URL = https://tspace.library.utoronto.ca/bitstream/1807/69323/3/Hoornweg_Daniel_201506_PhD_thesis.pdf?

Abstract

"This thesis provides a response to the question of how we might achieve greater sustainability, and from that sustainable development. An engineering approach, or applied science (physical and social), integrated within a multi-stakeholder partnership, is proposed. A road map to a partial, or ‘shadow agreement’ is proposed, that would hopefully serve as the start of a global process leading to comprehensive sustainable development.

An argument is made why cities are the most likely actors to design and bring about such an agreement. An agreement among the world’s larger cities (those urban areas with 5 million or more residents by 2050) is possible, and is likely a necessary, but not sufficient condition to achieve sustainable development. Each city is viewed as a unique system as well as collectively within a ‘system-of-systems,’ and more broadly within local and global ecosystems and economies. Global boundaries and objectives such as the Sustainable Development Goals are down-scaled and applied at a metro-city level.

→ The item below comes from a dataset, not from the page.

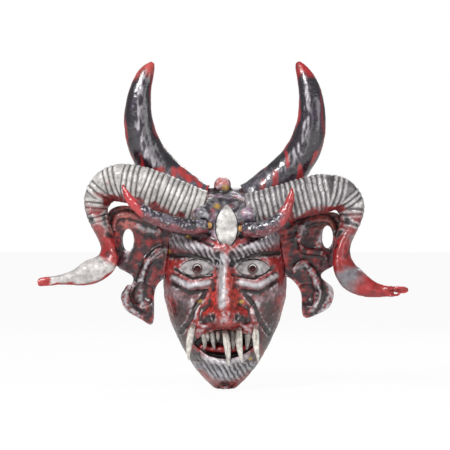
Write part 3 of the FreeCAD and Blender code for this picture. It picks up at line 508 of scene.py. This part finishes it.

Population projections are provided for the world’s larger cities (in 2025, 2050, 2075 and 2100). Along with the hierarchy of sustainable cities, two new tools are developed in this thesis: (i) a cities approach to physical and socio-economic boundaries, and: (ii) sustainability costs curves. These two tools underpin the shadow agreement and are powerful planning and engineering tools in their own right. Case study application of the tools is provided for Dakar, Mumbai, Sao Paulo, Shanghai, and Toronto."